I am writing a simple application for practice that I want to show a message every N minutes and then sleep for a while.
My question here: what are the most efficient ways of designing applications that have this functionality: sleep for a while and then wake up and do something. I am a student and at school we write applications with threads and after writing a basic kernel I understand some basics of scheduling and time slicing.
My goal is to better understand how to write a small program that has a very small footprint (and how to reach that small footprint in this small example), but can run for weeks.
- I can use Thread.sleep(N) in Java or equivalent. But that has does not guarantee precision of sleep and in fact (from what I read), might not sleep nowhere near N seconds.
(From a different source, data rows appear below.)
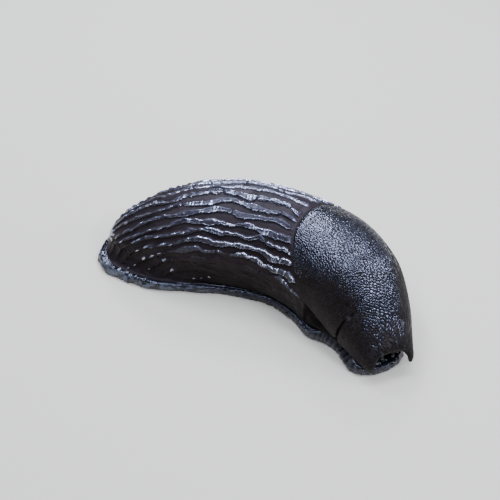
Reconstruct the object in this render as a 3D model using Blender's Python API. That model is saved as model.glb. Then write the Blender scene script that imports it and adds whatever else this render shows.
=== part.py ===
"""A black slug, drawn together as it rests: life size, in separate named solids.

Blender units are metres, +Z is up and the sole lies on z = 0. Sizes below are in millimetres.
The slug faces +X and bends to its right, towards -Y. A place on it is given by a station s, the
share of its length from the tail, and by an angle round the body in degrees, 0 on the back and
positive to the animal's left.
"""

import bmesh
import bpy
import numpy as np
from mathutils import Matrix

MM = 0.001

# Driving dimensions
LENGTH = 95.9
WIDTH = 28.0
HEIGHT = 23.6
GAP = 0.32
JOINT_GAP = 0.45
MIDDLE = (41.403, -15.285)

# The line of the body in plan: heading at the tail, and the turn to the right
HEADING_TAIL = -3.6
TURN = 68.1
TURN_FROM = 0.253
TURN_TO = 0.979

# Station, half width as a share of WIDTH / 2, and height of the back as a share of HEIGHT
BODY = [
    (0.045, 0.32, 0.42),
    (0.07, 0.38, 0.46),
    (0.12, 0.52, 0.57),
    (0.20, 0.74, 0.76),
    (0.32, 0.91, 0.91),
    (0.45, 0.99, 0.96),
    (0.58, 0.995, 0.955),
    (0.70, 0.98, 1.00),
    (0.80, 0.88, 0.955),
    (0.88, 0.72, 0.735),
    (0.95, 0.525, 0.48),
    (1.0, 0.395, 0.30),
    (1.05, 0.33, 0.20),
]
# Station and height of the body's widest line above the ground
WAIST = [
    (0.045, 5.4),
    (0.10, 6.8),
    (0.3, 8.8),
    (0.6, 8.8),
    (0.85, 6.9),
    (0.9, 5.6),
    (0.95, 4.3),
    (1.0, 3.6),
    (1.05, 3.5),
]
TAIL_TIP = 0.045
TAIL_ROUND = 0.07
GROOVE_ANGLE = 120.0
WALL_ANGLE = 132.0

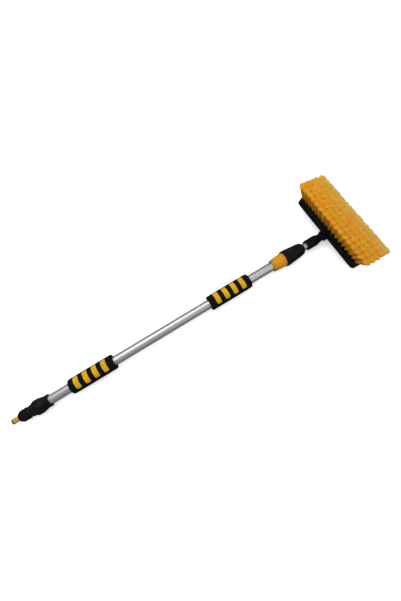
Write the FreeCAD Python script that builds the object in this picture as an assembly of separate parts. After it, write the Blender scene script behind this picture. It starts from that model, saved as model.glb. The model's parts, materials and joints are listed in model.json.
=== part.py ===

Articles like this seem to discourage sleep().
- I thought about creating a thread that I can signal to wake up every N seconds. But then the main() thread will be constantly working and counting time. That's also very wasteful since I'd be wasting cycles on counting time.
I guess ideally I want the process to not run for N minutes and then wake up (by OS) after some number of time slices, but I am not sure there is another way of doing it besides sleep(). I am writing it in Java, but I could go with C or Python if those can do better (I feel that shouldn't matter). I am still researching, but I thought I'd get a hint from the community as well.
The program is a simple reminder that tells me to stretch and use a standing desk. :) Understanding threading a bit better is the actual goal.